▶ [Given exercise]: Reproduce the following material exactly, including every line.

==================================================

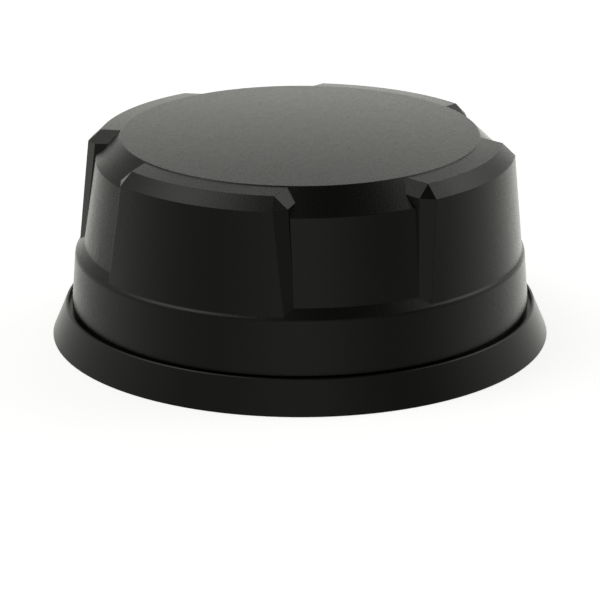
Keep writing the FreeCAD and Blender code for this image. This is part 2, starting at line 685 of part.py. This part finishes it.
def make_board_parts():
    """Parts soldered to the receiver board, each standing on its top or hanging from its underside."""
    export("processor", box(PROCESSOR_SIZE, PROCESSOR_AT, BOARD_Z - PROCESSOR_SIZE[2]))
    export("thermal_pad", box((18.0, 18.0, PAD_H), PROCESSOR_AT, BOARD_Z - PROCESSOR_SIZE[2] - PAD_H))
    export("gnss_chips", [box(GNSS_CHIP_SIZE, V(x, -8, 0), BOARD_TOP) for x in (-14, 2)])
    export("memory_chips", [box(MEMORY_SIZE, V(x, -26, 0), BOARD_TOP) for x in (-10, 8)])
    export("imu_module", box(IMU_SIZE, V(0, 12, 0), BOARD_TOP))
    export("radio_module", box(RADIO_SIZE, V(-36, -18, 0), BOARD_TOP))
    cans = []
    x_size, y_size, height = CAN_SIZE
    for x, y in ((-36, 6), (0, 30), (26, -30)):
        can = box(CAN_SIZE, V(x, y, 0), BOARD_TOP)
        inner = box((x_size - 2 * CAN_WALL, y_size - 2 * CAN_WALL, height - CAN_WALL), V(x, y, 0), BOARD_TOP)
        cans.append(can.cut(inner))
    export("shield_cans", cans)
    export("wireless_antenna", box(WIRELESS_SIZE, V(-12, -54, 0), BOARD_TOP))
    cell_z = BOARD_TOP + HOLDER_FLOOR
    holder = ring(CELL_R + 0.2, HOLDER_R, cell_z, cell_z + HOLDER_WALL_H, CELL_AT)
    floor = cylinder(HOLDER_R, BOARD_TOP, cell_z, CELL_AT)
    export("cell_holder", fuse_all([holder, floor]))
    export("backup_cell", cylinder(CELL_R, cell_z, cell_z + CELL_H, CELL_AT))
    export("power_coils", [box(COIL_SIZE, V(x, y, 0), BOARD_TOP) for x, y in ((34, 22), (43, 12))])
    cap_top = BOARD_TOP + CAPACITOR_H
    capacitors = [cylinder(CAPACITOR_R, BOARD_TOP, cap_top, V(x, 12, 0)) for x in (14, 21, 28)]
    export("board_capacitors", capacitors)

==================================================

▶ [The answer]:
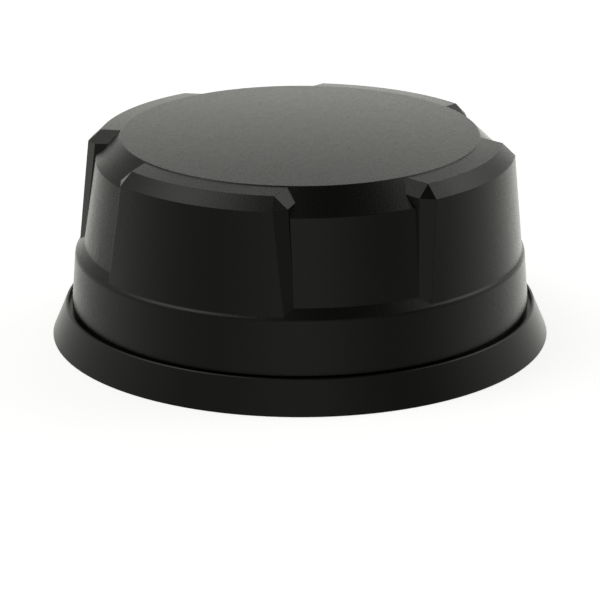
Keep writing the FreeCAD and Blender code for this image. This is part 2, starting at line 685 of part.py. This part finishes it.
def make_board_parts():
    """Parts soldered to the receiver board, each standing on its top or hanging from its underside."""
    export("processor", box(PROCESSOR_SIZE, PROCESSOR_AT, BOARD_Z - PROCESSOR_SIZE[2]))
    export("thermal_pad", box((18.0, 18.0, PAD_H), PROCESSOR_AT, BOARD_Z - PROCESSOR_SIZE[2] - PAD_H))
    export("gnss_chips", [box(GNSS_CHIP_SIZE, V(x, -8, 0), BOARD_TOP) for x in (-14, 2)])
    export("memory_chips", [box(MEMORY_SIZE, V(x, -26, 0), BOARD_TOP) for x in (-10, 8)])
    export("imu_module", box(IMU_SIZE, V(0, 12, 0), BOARD_TOP))
    export("radio_module", box(RADIO_SIZE, V(-36, -18, 0), BOARD_TOP))
    cans = []
    x_size, y_size, height = CAN_SIZE
    for x, y in ((-36, 6), (0, 30), (26, -30)):
        can = box(CAN_SIZE, V(x, y, 0), BOARD_TOP)
        inner = box((x_size - 2 * CAN_WALL, y_size - 2 * CAN_WALL, height - CAN_WALL), V(x, y, 0), BOARD_TOP)
        cans.append(can.cut(inner))
    export("shield_cans", cans)
    export("wireless_antenna", box(WIRELESS_SIZE, V(-12, -54, 0), BOARD_TOP))
    cell_z = BOARD_TOP + HOLDER_FLOOR
    holder = ring(CELL_R + 0.2, HOLDER_R, cell_z, cell_z + HOLDER_WALL_H, CELL_AT)
    floor = cylinder(HOLDER_R, BOARD_TOP, cell_z, CELL_AT)
    export("cell_holder", fuse_all([holder, floor]))
    export("backup_cell", cylinder(CELL_R, cell_z, cell_z + CELL_H, CELL_AT))
    export("power_coils", [box(COIL_SIZE, V(x, y, 0), BOARD_TOP) for x, y in ((34, 22), (43, 12))])
    cap_top = BOARD_TOP + CAPACITOR_H
    capacitors = [cylinder(CAPACITOR_R, BOARD_TOP, cap_top, V(x, 12, 0)) for x in (14, 21, 28)]
    export("board_capacitors", capacitors)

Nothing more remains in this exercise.